When Travelodge tried to whip up press interest, journalists came back to us to say that other than the BHA, nobody else in the trade had anything to say about the proposal. Notwithstanding this alarming apathy, we still managed to generate some awareness via pieces in the Mail on Sunday and Daily Express.
This typifies the complacency and parochialism of UK hotel industry chiefs. None of them is prepared or able to show real industry leadership. None of them is interested in growing the overall market, and therefore the industry. None of them seems able to understand that this "bed tax" is a real and present danger to the health of our industry. The concept is an unfair and ill-thought-out industry-specific tax. If it had been a direct tax on chocolate bars or power drills, I'm sure the relevant industries led by their chief executives would begin lobbying immediately to kill the proposal.
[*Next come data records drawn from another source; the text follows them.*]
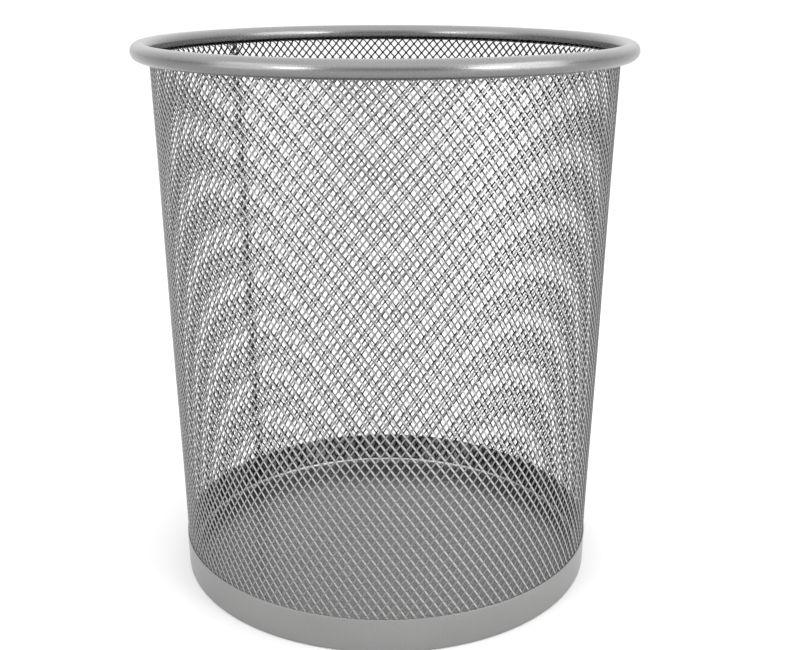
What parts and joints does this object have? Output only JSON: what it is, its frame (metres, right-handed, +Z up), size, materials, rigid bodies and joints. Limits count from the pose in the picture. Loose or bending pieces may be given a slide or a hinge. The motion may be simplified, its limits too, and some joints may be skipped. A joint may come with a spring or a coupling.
{
  "type": "wastebasket",
  "caption": "Round tapered office wastebasket of silver painted steel mesh, with a rolled tubular rim, a solid base band and a pressed solid floor.",
  "frame": {"origin": "centre of the base, on the floor", "axes": "+Z up along the basket's axis, the rim's joint near +X, the mesh's lapped seam between -X and +Y at 138 degrees"},
  "size_m": [0.295, 0.295, 0.3281],
  "materials": {
    "rim_paint": "satin silver paint",
    "mesh_paint": "satin silver paint",
    "band_paint": "satin silver paint",
    "pan_paint": "semi-gloss silver paint"
  },
  "bodies": {
    "root": {"rim_tube": "rim_paint", "rim_joint_weld": "rim_paint", "mesh_wall": "mesh_paint", "mesh_seam_welds": "mesh_paint", "base_band": "band_paint", "band_joint_weld": "band_paint", "floor_pan": "pan_paint"}
  },
  "joints": []
}
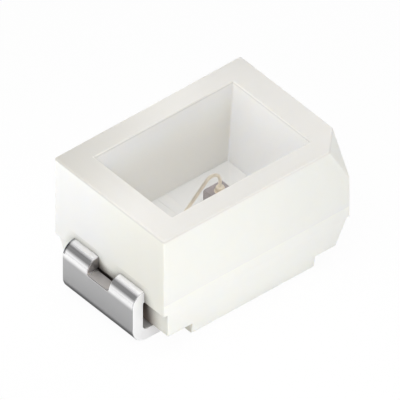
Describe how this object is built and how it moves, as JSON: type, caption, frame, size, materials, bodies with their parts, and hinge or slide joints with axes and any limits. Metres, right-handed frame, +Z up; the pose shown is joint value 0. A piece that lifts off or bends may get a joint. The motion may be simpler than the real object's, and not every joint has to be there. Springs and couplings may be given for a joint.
{
  "type": "surface-mount led",
  "caption": "White moulded surface-mount LED with an open reflector cup, folded silver solder leads and a slanted polarity corner.",
  "frame": {"origin": "under the middle of the body, on the plane of the solder side of both feet", "axes": "+X along the body towards the end with the slanted corner mark, +Y across it away from the marked corner, +Z up, the way the light leaves"},
  "size_m": [0.0022, 0.0014, 0.0012],
  "materials": {
    "housing": "satin",
    "lead": "satin",
    "chip_adhesive": "matte",
    "led_chip": "satin",
    "gold": "satin",
    "encapsulant": "gloss"
  },
  "bodies": {
    "root": {"housing": "housing", "cathode_lead": "lead", "anode_lead": "lead", "chip_adhesive": "chip_adhesive", "led_chip": "led_chip", "bond_pad": "gold", "bond_wire": "gold", "encapsulant": "encapsulant"}
  },
  "joints": []
}
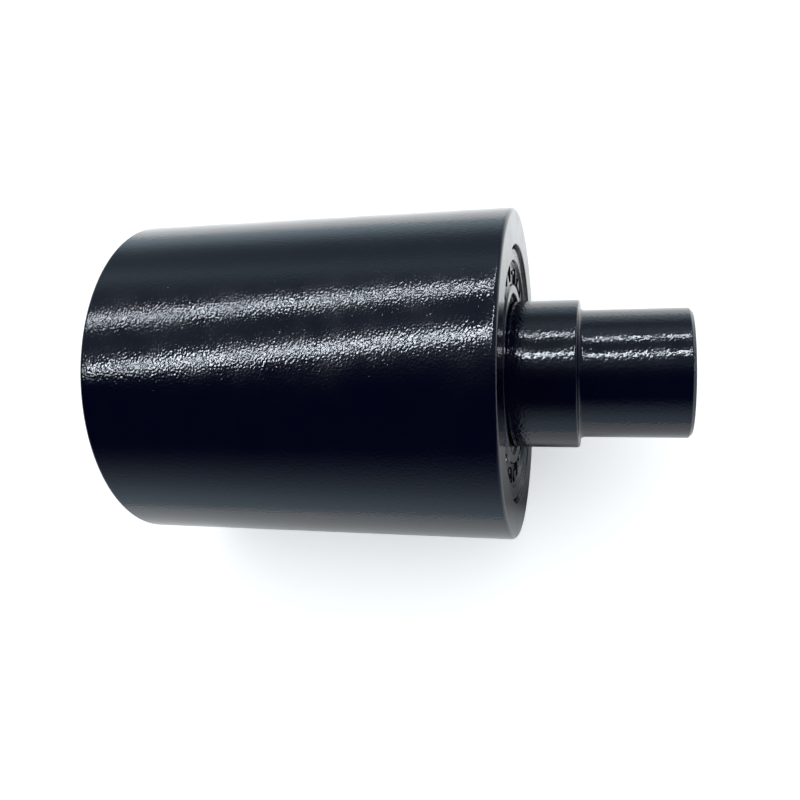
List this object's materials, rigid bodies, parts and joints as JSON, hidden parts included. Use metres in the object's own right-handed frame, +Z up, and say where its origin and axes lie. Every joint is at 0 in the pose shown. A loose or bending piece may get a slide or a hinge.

We could end up with a 10% tax on all our room sales. With VAT on top, that means tax of just under 30%. This is not an industry that makes windfall profits or is a danger to the environment.
In a survey commissioned by Travelodge, 77% of respondents said they would reduce their expenditure on holidays in the UK as a result of any "bed tax".
So why is the Lyons Commission considering such a move? Because it thinks hotel companies will be a pushover on the implementation of this levy.
This industry has lost many of its leading companies over the past couple of decades. Nobody has filled the leadership gap left by Forte or Grand Met. Some, such as Whitbread, Hilton and InterContinental have that duty, but their leadership has gone AWOL. It's been left to Travelodge to fight on behalf of the industry - and it's time somebody else turned up.